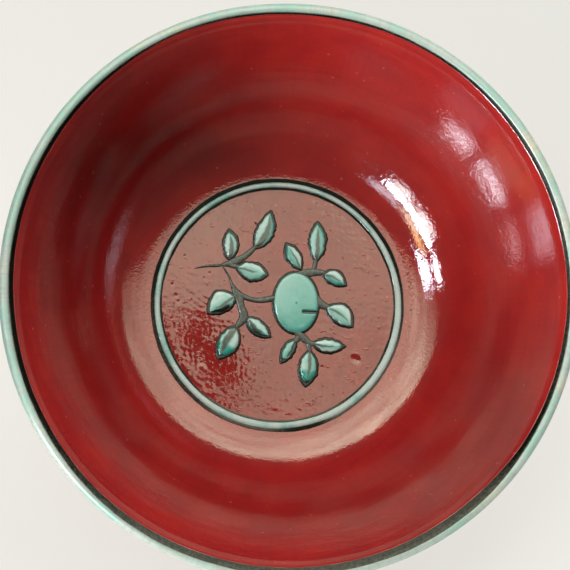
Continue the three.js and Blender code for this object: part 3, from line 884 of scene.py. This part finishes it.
def footCoat(top, bottom, thickness, rows=15):
    # a coat on the outside of the foot between two heights that are lines round it, domed by the eighth
    # power
    turn = allRound[None, :]
    share = np.linspace(0, 1, rows)[:, None]
    height = top + (bottom - top) * share
    lift = thickness * (1 - 0.8 * (2 * share - 1) ** 8)
    backHeight = top + (bottom - top) * np.linspace(1, 0, 4)[:, None]
    face = potted(footRadius(height) + lift, turn, height + 0 * turn)
    back = potted(footRadius(backHeight) + 0.02, turn, backHeight + 0 * turn)
    edge = np.exp(-np.minimum(share, 1 - share) * np.abs(bottom - top) / 0.2)
    marks = np.concatenate([edge + 0 * turn, np.ones((4, columnsRound))])
    return (*closedBody(np.concatenate([face, back])), {"edge": marks.ravel()})


footTurn = allRound[None, :]
lineBottom = footLineBottom + waver(footTurn, 43, 2, 40, 0.06)
bandBottom = footBandBottom + foot["bandClear"] + waver(footTurn, 45, 2, 30, 0.08)
footLine = footCoat(footLineTop + 0 * footTurn, lineBottom - foot["lap"], foot["lineCoat"])
footBand = footCoat(lineBottom + foot["lap"], bandBottom, foot["bandCoat"], 31)
addPiece("footLineBlack", [footLine], blackLine, "foot_line")
addPiece("footEnamel", [footBand], lipEnamel, "foot_band")


recess = dict(
    corner=1.4,      # mm, the rounding between the level glaze and the foot's
    coat=0.3,        # mm of glaze on the foot
    waves=0.02,      # mm by which the level glaze is uneven
)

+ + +

EXERCISE REQUIREMENTS
Give the complete listing a second time, exactly as it reads.

WRITTEN SOLUTION
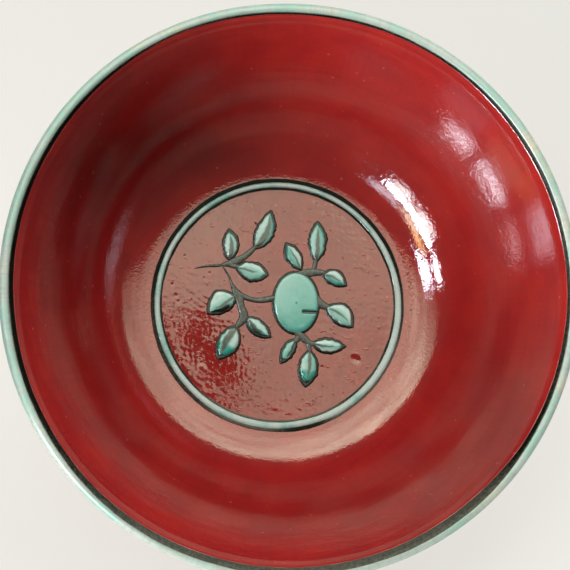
Continue the three.js and Blender code for this object: part 3, from line 884 of scene.py. This part finishes it.
def footCoat(top, bottom, thickness, rows=15):
    # a coat on the outside of the foot between two heights that are lines round it, domed by the eighth
    # power
    turn = allRound[None, :]
    share = np.linspace(0, 1, rows)[:, None]
    height = top + (bottom - top) * share
    lift = thickness * (1 - 0.8 * (2 * share - 1) ** 8)
    backHeight = top + (bottom - top) * np.linspace(1, 0, 4)[:, None]
    face = potted(footRadius(height) + lift, turn, height + 0 * turn)
    back = potted(footRadius(backHeight) + 0.02, turn, backHeight + 0 * turn)
    edge = np.exp(-np.minimum(share, 1 - share) * np.abs(bottom - top) / 0.2)
    marks = np.concatenate([edge + 0 * turn, np.ones((4, columnsRound))])
    return (*closedBody(np.concatenate([face, back])), {"edge": marks.ravel()})


footTurn = allRound[None, :]
lineBottom = footLineBottom + waver(footTurn, 43, 2, 40, 0.06)
bandBottom = footBandBottom + foot["bandClear"] + waver(footTurn, 45, 2, 30, 0.08)
footLine = footCoat(footLineTop + 0 * footTurn, lineBottom - foot["lap"], foot["lineCoat"])
footBand = footCoat(lineBottom + foot["lap"], bandBottom, foot["bandCoat"], 31)
addPiece("footLineBlack", [footLine], blackLine, "foot_line")
addPiece("footEnamel", [footBand], lipEnamel, "foot_band")


recess = dict(
    corner=1.4,      # mm, the rounding between the level glaze and the foot's
    coat=0.3,        # mm of glaze on the foot
    waves=0.02,      # mm by which the level glaze is uneven
)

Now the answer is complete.